• Supplied material:
◆ ◆ ◆ ◆ ◆

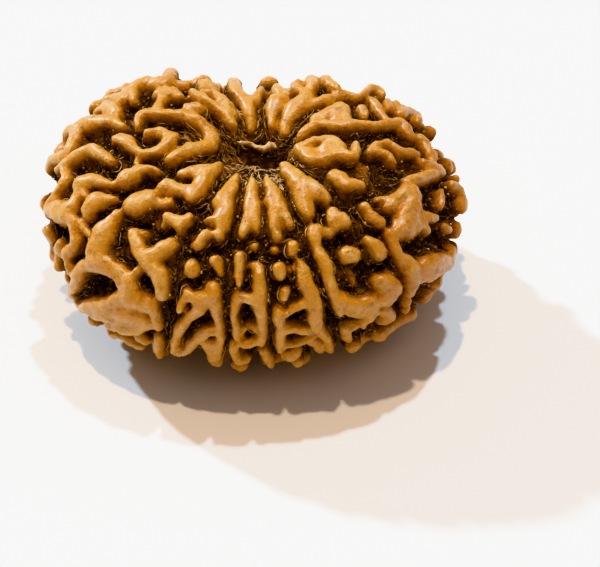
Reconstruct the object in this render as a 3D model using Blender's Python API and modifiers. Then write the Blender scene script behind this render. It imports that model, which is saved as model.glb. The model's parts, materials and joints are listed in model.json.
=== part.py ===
"""A rudraksha seed: one woody stone, oval in plan, its surface raised in knobs and ridges between radial grooves.

Metres, +Z up along the line through the two poles, X along the longest side, origin under the middle of the
seed on the surface that it rests on. The crest form is the smooth skin that the ridge tops reach. Each of its
vertices is lowered by how far it lies from the nearest ridge, so that round ridges stand between deep grooves.
The ridges that the photograph shows were drawn by hand over it, and each drawn point is dropped along its line of
sight onto the crest form. The hidden sides are filled by a seeded rule.
"""

import math
import random

import bmesh
import bpy
import numpy as np
from mathutils import Matrix, Vector
from mathutils.bvhtree import BVHTree
from mathutils.kdtree import KDTree

MM = 0.001

# Driving dimensions of the crest form
LENGTH = 34.0 * MM
DEPTH = 29.2 * MM
HEIGHT = 18.6 * MM
PLAN_FULLNESS = 2.25
SIDE_FULLNESS = 2.35
POLE_DIP = 2.2 * MM
POLE_DIP_SPREAD = 0.28

# How far the form bulges past an even one, as a share of its radius, every 45 degrees round from +X
BULGES_ABOVE = (0.0, 0.0, -0.076, 0.052, 0.028, -0.024, 0.0, 0.004)
BULGES_BELOW = (-0.02, 0.0, 0.0, 0.0, -0.042, -0.007, -0.015, -0.048)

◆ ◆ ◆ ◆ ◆

• Given problem: Write out the whole listing again. Match it word for word.

• Exercise answer:
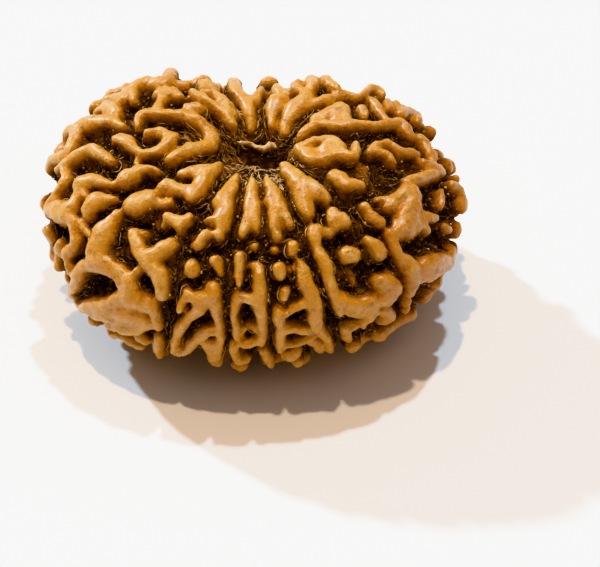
Reconstruct the object in this render as a 3D model using Blender's Python API and modifiers. Then write the Blender scene script behind this render. It imports that model, which is saved as model.glb. The model's parts, materials and joints are listed in model.json.
=== part.py ===
"""A rudraksha seed: one woody stone, oval in plan, its surface raised in knobs and ridges between radial grooves.

Metres, +Z up along the line through the two poles, X along the longest side, origin under the middle of the
seed on the surface that it rests on. The crest form is the smooth skin that the ridge tops reach. Each of its
vertices is lowered by how far it lies from the nearest ridge, so that round ridges stand between deep grooves.
The ridges that the photograph shows were drawn by hand over it, and each drawn point is dropped along its line of
sight onto the crest form. The hidden sides are filled by a seeded rule.
"""

import math
import random

import bmesh
import bpy
import numpy as np
from mathutils import Matrix, Vector
from mathutils.bvhtree import BVHTree
from mathutils.kdtree import KDTree

MM = 0.001

# Driving dimensions of the crest form
LENGTH = 34.0 * MM
DEPTH = 29.2 * MM
HEIGHT = 18.6 * MM
PLAN_FULLNESS = 2.25
SIDE_FULLNESS = 2.35
POLE_DIP = 2.2 * MM
POLE_DIP_SPREAD = 0.28

# How far the form bulges past an even one, as a share of its radius, every 45 degrees round from +X
BULGES_ABOVE = (0.0, 0.0, -0.076, 0.052, 0.028, -0.024, 0.0, 0.004)
BULGES_BELOW = (-0.02, 0.0, 0.0, 0.0, -0.042, -0.007, -0.015, -0.048)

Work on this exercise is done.